SEC Files Rare Subpoena Enforcement Action against Wells Fargo
Though it hardly seems this way from the outside, the SEC’s enforcement staff is in a somewhat difficult position in its investigations. The staff issues voluntary requests or administrative subpoenas to entities with potentially responsive documents, and then it waits. If a company doesn’t respond quickly, or at all, what is the SEC going to do? Sue? Remember that in the investigative stage no judge is in place to hear a motion to compel, as there would be with a publicly filed action in federal court.
But, yes, maybe the SEC will sue. If the circumstances are extreme enough, the SEC will file a subpoena enforcement action to seek to compel production of documents sought in the subpoena. As it did yesterday in this matter against Wells Fargo in the Northern District of California. The facts that follow assume that the facts in the SEC’s application are true, though they may not be.
Underlying Investigation
In the underlying investigation, the staff is investigating whether Wells Fargo made material misrepresentations or omissions in connection with a series of offerings of residential mortgage-backed securities. For each of the offerings, Wells Fargo engaged an investment bank to serve as the underwriter and perform due diligence on the quality of the loans. This due diligence included evaluating a sample of the loan pool to ensure that the sampled loan complied with the bank’s loan origination standards. If loans did not meet those standards, the bank removed them from the loan pool. Based on the information currently available to the Commission, though, it does not appear that Wells Fargo took any steps to address similar deficiencies in the remainder of the loans being securitized and sold to investors.
The Subpoenas
The SEC’s staff received a formal order of investigation in November 2010 and sent the first of six subpoenas to Wells Fargo on September 30, 2011. The first requested, among other things, all loan underwriting guidelines associated with the RMBS offerings. In response, Wells Fargo produced some documents with the representation that the documents “may be responsive to or may contain information responsive to” this request. After reviewing the documents, the SEC found that the production actually failed to include any but a few sets of what appeared to be summary versions of underwriting guidelines. In a meeting in January 2012, the Commission’s staff reiterated the need to produce all of the outstanding responsive documents, and specifically identified the guidelines as missing ones. A similar reminder followed in February, but the bank never produced the guidelines.

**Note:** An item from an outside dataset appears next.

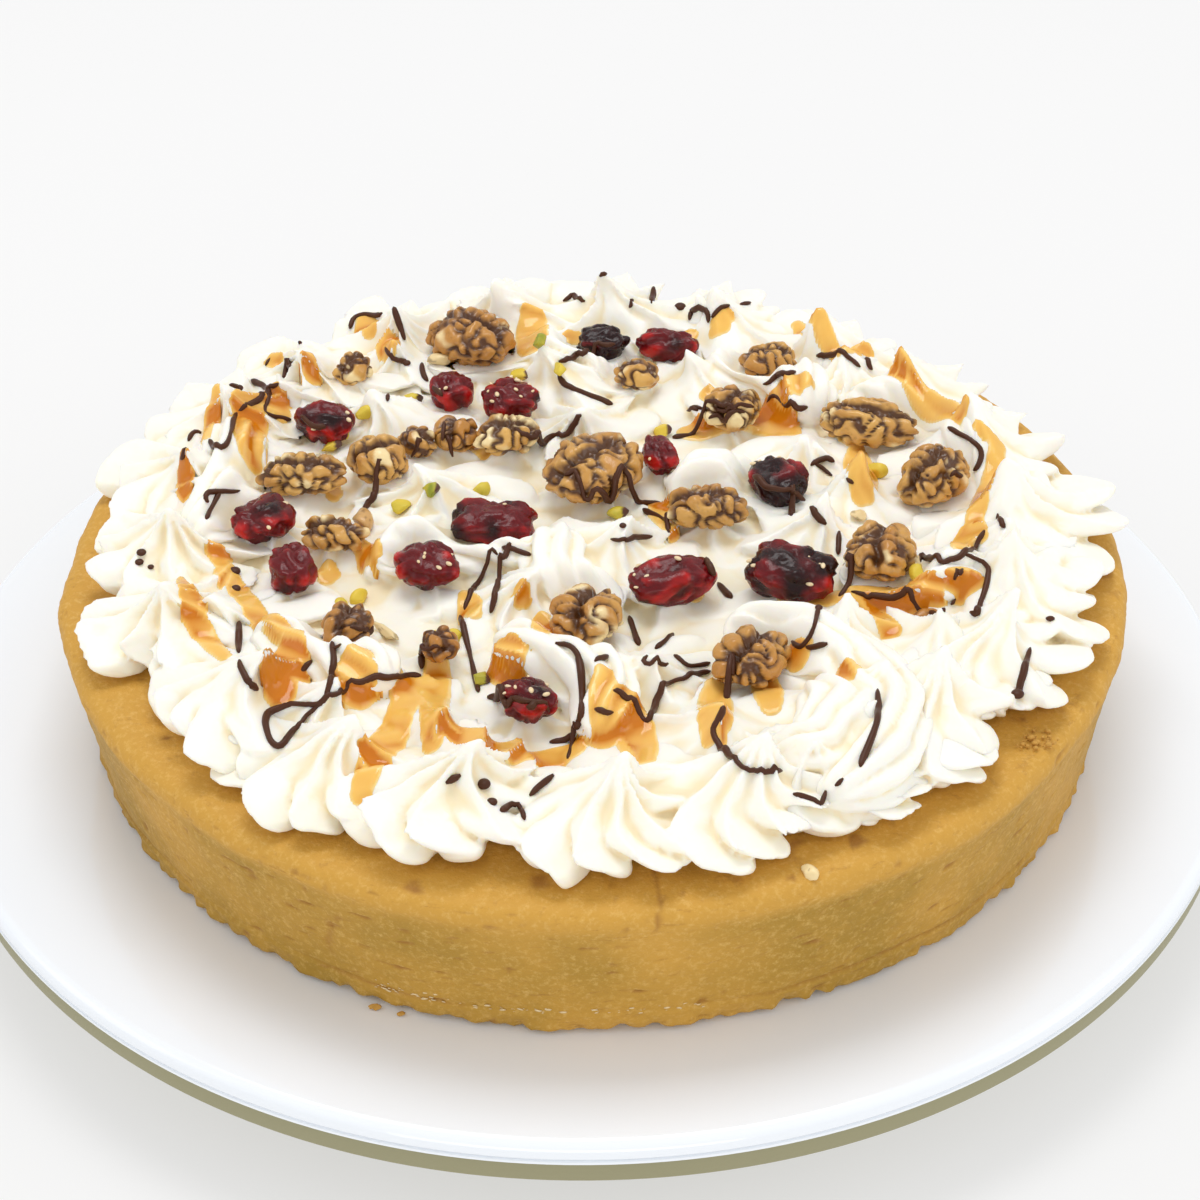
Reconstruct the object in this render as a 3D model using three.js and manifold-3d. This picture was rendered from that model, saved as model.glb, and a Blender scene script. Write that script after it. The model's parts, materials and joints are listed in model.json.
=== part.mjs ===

The other subpoenas followed a similar pattern. In November 2011, the SEC asked for documents relating to the RMBS prospectuses. Wells Fargo did not produce them, but on February 14, the bank said it would do so by “next week.” To date, it has not produced any. In December 2011, the SEC asked for draft RMBS prospectuses. The bank produced some, but not all, and said it expected to complete its production by March 7. It didn’t. Three other subpoenas went much the same way.
Wells Notice
On February 24, the SEC staff notified Wells Fargo that it was “considering recommending” that the Commission bring an enforcement action against the bank. To be clear, this “Wells notice” (no relation) related to the underlying RMBS investigation itself, not the subpoena enforcement action. Wells Fargo’s counsel took the Wells notice as reason to abandon any efforts to produce documents in response to the subpoenas.
SEC’s Argument
The Commission’s argument for production is pretty simple, and cites three factors it must meet: (1) whether it has authority to investigate; (2) whether procedural requirements have been followed; and (3) whether the evidence is relevant and material to the investigation. Application at 9 (citing EEOC v. Karuk Tribe Housing Auth., 260 F.3d 1071 (9th Cir. 2001)). The SEC obviously argues that it has met the three requirements. It argues further that the investigation continues regardless of the Wells notice and that the notice is no justification to ignore outstanding subpoenas.
Procedural Posture and Lessons from the Case
To press its case, the SEC filed an application for an order compelling compliance with its subpoenas, not a complaint. The Commission spends a page in the application justifying this summary procedure. It is wise to seek the most efficient remedy it can, because there is substantial risk in its position. Subpoena enforcement actions require a lot of time and effort, and the potential payoff is unclear. It could take a long time for the court to make a ruling on the SEC’s application. Further, if the court simply writes to hold Wells Fargo to account for its deficient document production, without further sanctions for delay, the message to defendants will be that resisting production could be a useful exercise. Merely getting the documents due under the subpoena would be useful, but still a tough pill to swallow for the Commission given the substantial costs in pressing this interlocutory matter.